Orford sailed for England some time after the siege, thus missing the Battle of Quiberon Bay, but returned to North America on 16 February 1759 in time to participate in the Battle of Quebec on 13 September. Orford then sailed for the English Channel to join the Brest blockade fleet of Hawke in 1760; there she captured the French 8-gun privateer schooner La Marguerite on 4 April. For part of the year Orford was the lead ship of a small squadron of ships tasked with watching and recording the locations of French ships that had returned to France after escaping from Quiberon Bay. Orford was so successful in this task that Spry was granted an audience with King George III at St James's Palace on 16 March 1761. Captain Mariot Arbuthnot replaced Spry in command of Orford in either July or August and she continued off Brest, taking the French 14-gun L'Anemone and 4-gun La Sardoine alongside the ship of the line HMS Mars in the Bay of Biscay on 13 August. (Note: Orford is recorded as a 66-gun ship at this time in her service.)

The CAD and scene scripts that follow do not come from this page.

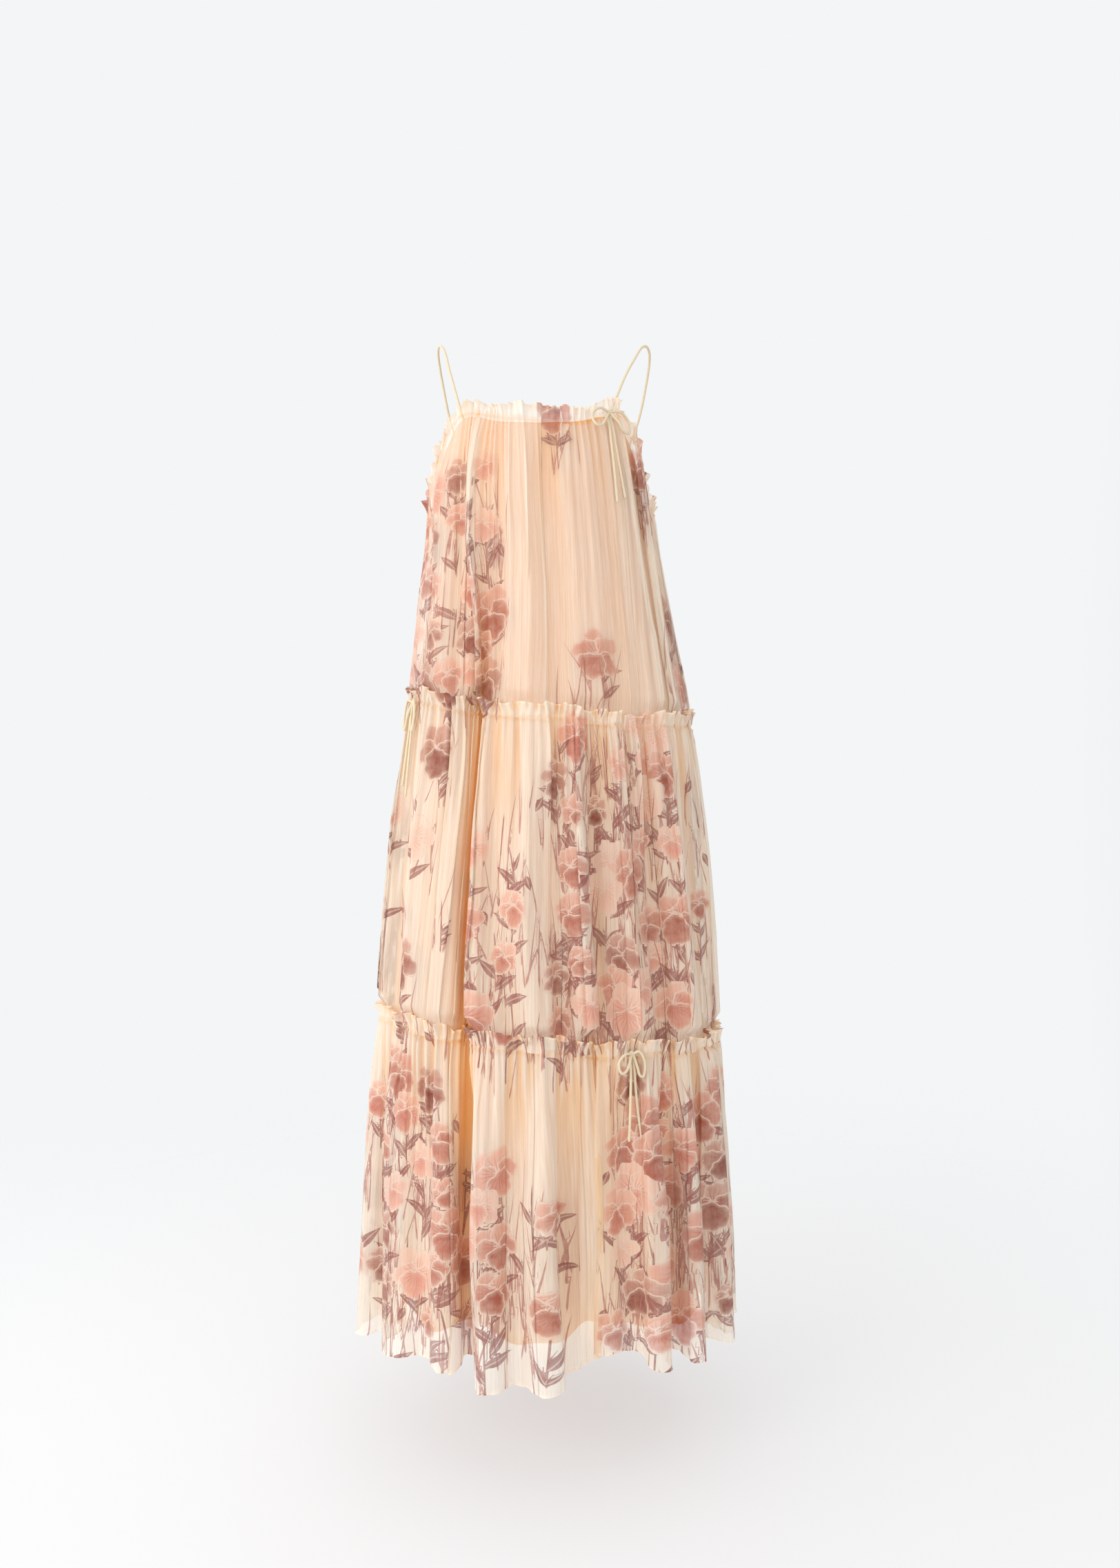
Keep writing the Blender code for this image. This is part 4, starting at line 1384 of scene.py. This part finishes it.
class DRESS_OT_stage(bpy.types.Operator):
    """Set the floor, the light and the camera"""

    bl_idname = "dress.stage"
    bl_label = "Stage"

    def execute(self, context):
        stage = context.scene.dress_stage
        bpy.ops.mesh.primitive_circle_add(
            vertices=96, radius=FLOOR_RADIUS, fill_type="TRIFAN", location=(0, 0, -stage.floor_drop)
        )
        floor = context.object
        floor.name = "floor"
        cover_with(floor, "floor")
        floor.select_set(False)
        context.scene.world = white_room(stage.backdrop)
        for name, place, target, size, power in LAMPS:
            data = bpy.data.lights.new(name, "AREA")
            data.size, data.energy = size, power
            lamp = bpy.data.objects.new(name, data)
            lamp.location = place
            lamp.rotation_euler = (Vector(target) - Vector(place)).to_track_quat("-Z", "Y").to_euler()
            context.scene.collection.objects.link(lamp)
        data = bpy.data.cameras.new("camera")
        data.sensor_width = SENSOR_WIDTH
        data.lens = stage.lens
        camera = bpy.data.objects.new("camera", data)
        camera.location = CAMERA_PLACE
        camera.rotation_euler = (math.radians(90), 0, 0)
        context.scene.collection.objects.link(camera)
        context.scene.camera = camera
        context.scene.view_settings.view_transform = "Standard"
        return {"FINISHED"}


class DRESS_PT_panel(bpy.types.Panel):
    """Lists the steps that build the dress"""

    bl_idname = "DRESS_PT_panel"
    bl_label = "Maxi Dress"
    bl_space_type = "VIEW_3D"
    bl_region_type = "UI"
    bl_category = "Maxi Dress"

    def draw(self, context):
        for group in (context.scene.dress_cloth, context.scene.dress_stage):
            for name in group.bl_rna.properties.keys():
                if name not in ("rna_type", "name"):
                    self.layout.prop(group, name)
        for operator in OPERATORS:
            self.layout.operator(operator.bl_idname)


OPERATORS = (
    DRESS_OT_stage,
    DRESS_OT_bows,
    DRESS_OT_straps,
    DRESS_OT_slip,
    DRESS_OT_upper_tier,
    DRESS_OT_middle_tier,
    DRESS_OT_lower_tier,
)
CLASSES = (DressClothSettings, DressStageSettings, *OPERATORS, DRESS_PT_panel)


def register():
    for item in CLASSES:
        bpy.utils.register_class(item)
    bpy.types.Scene.dress_cloth = bpy.props.PointerProperty(type=DressClothSettings)
    bpy.types.Scene.dress_stage = bpy.props.PointerProperty(type=DressStageSettings)


def unregister():
    del bpy.types.Scene.dress_stage
    del bpy.types.Scene.dress_cloth
    for item in reversed(CLASSES):
        bpy.utils.unregister_class(item)


def main():
    bpy.ops.object.select_all(action="DESELECT")
    register()
    for operator in OPERATORS:
        group, name = operator.bl_idname.split(".")
        getattr(getattr(bpy.ops, group), name)()


if __name__ == "__main__":
    main()
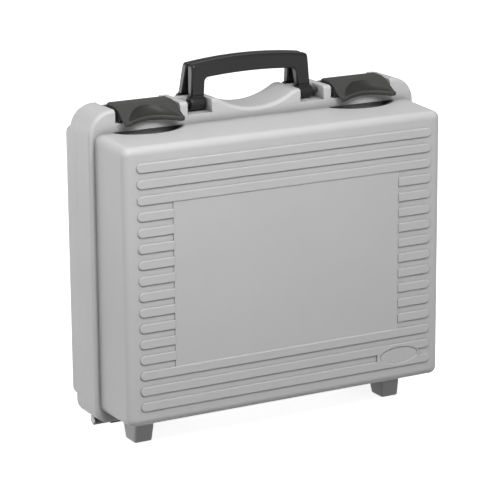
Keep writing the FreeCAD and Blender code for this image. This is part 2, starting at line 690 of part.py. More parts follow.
def foot(label, side, centre, y, length):
    """Tapered foot, let into the shell, with a stem through the wall."""
    body = new_body(label)
    middle_x = at(side, centre)
    wedge = body.newObject("PartDesign::AdditiveWedge", label + "_block")
    wedge.Placement.Rotation = FreeCAD.Rotation(FreeCAD.Vector(1, 0, 0), 90)
    for prefix, flare, slope in (("", "0", "0"), ("2", "Dims.foot_flare", "Dims.foot_slope")):
        half = f"(Dims.foot_width / 2 + {flare})"
        wedge.setExpression(f"X{prefix}min", f"({middle_x} - {half})")
        wedge.setExpression(f"X{prefix}max", f"({middle_x} + {half})")
        wedge.setExpression(f"Z{prefix}min", f"(-({y} + {length} + {slope}))")
        wedge.setExpression(f"Z{prefix}max", f"(-({y} - {slope}))")
    wedge.setExpression("Ymin", "0")
    wedge.setExpression("Ymax", foot_top)
    settle(wedge, True)
    fillet(body, "Dims.foot_radius",
           lambda edge: runs_along(edge, "Z") or flat_at(edge, "Z", 0))
    stem = new_sketch(body, "XY_Plane", foot_top)
    circle(stem, middle_x, f"({y} + {length} / 2)", "Dims.stem_radius")
    pad(body, stem, "Dims.wall - Dims.foot_seat + Dims.stem_lip")
    return body


def foot_seat(name, side, centre, y, length):
    """What a foot needs cut from its shell: a shallow seat and a stem hole."""
    half = "(Dims.foot_width / 2 + Dims.foot_flare + Dims.fit_gap)"
    grow = "(Dims.foot_slope + Dims.fit_gap)"
    seat = block(name + "_seat", f"({at(side, centre)} - {half})", f"({y} - {grow})", "0",
                 f"2 * {half}", f"{length} + 2 * {grow}", foot_top)
    hole = cylinder_z(name + "_hole", "Dims.stem_radius + Dims.fit_gap", at(side, centre),
                      f"({y} + {length} / 2)", foot_top, "Dims.wall + Dims.overrun")
    return [seat, hole]


front_foot_y = f"({front_y} + Dims.front_foot_setback)"
back_foot_y = f"({rim_back_y} + Dims.back_foot_setback)"
front_tools = []
back_tools = []
for side in sides:
    foot(f"front_foot_{side}", side, front_foot_centre, front_foot_y,
         "Dims.front_foot_length")
    foot(f"back_foot_{side}", side, back_foot_centre, back_foot_y,
         "Dims.back_foot_length")
    front_tools += foot_seat(f"front_foot_{side}", side, front_foot_centre,
                             front_foot_y, "Dims.front_foot_length")
    back_tools += foot_seat(f"back_foot_{side}", side, back_foot_centre,
                            back_foot_y, "Dims.back_foot_length")

# Handle halves

bar_top = f"({pivot_z} + Dims.grip_rise)"
bar_bottom = f"({bar_top} - Dims.grip_height)"
leg_inner = "(Dims.leg_outer - Dims.leg_width)"
outer_top = "(Dims.leg_outer - Dims.leg_taper)"
inner_top = f"({leg_inner} - Dims.leg_taper)"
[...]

On 25 February 1762 Orford sailed for the Leeward Islands where she took part in the successful Siege of Havana between 6 June and 13 August; here Orfords role was to serve as a signalling ship off the coast, controlling the landing of stores. Some time after this she returned to England. She was brought into dock for a survey between 15 May 1764 and 23 July 1765, the result of which was the ordering of a large series of repairs to her at Chatham Dockyard which were completed in August 1767 at the cost of £28,659, which was only £3,000 less than her original construction price. Orford was not immediately put back into service, only being recommissioned in November 1770 under the command of Captain Sir John Strachan to serve in the Falklands Crisis. (Note: John Charnock records Strachan assuming command in 1771.) After the Crisis ended Orford sailed to the East Indies on 25 March 1771 as part of Rear-Admiral Robert Harland's squadron. While there Strachan was replaced in command of Orford by Captain Charles Leslie in October 1772. Orford returned to England in 1775 where Leslie died of an illness on 29 December.

Orford was put in ordinary in July 1776 at Chatham. She was then fitted to serve as a hospital ship at Sheerness Dockyard between January and March 1777, for the purpose of which her command was given to Lieutenant Richard Vavasor. Orford continued in her role as a hospital ship, with command changing to Lieutenant Joseph Novil Eastwood in 1782.

==Fate==
In June 1783 Orford was sunk as a breakwater at Sheerness.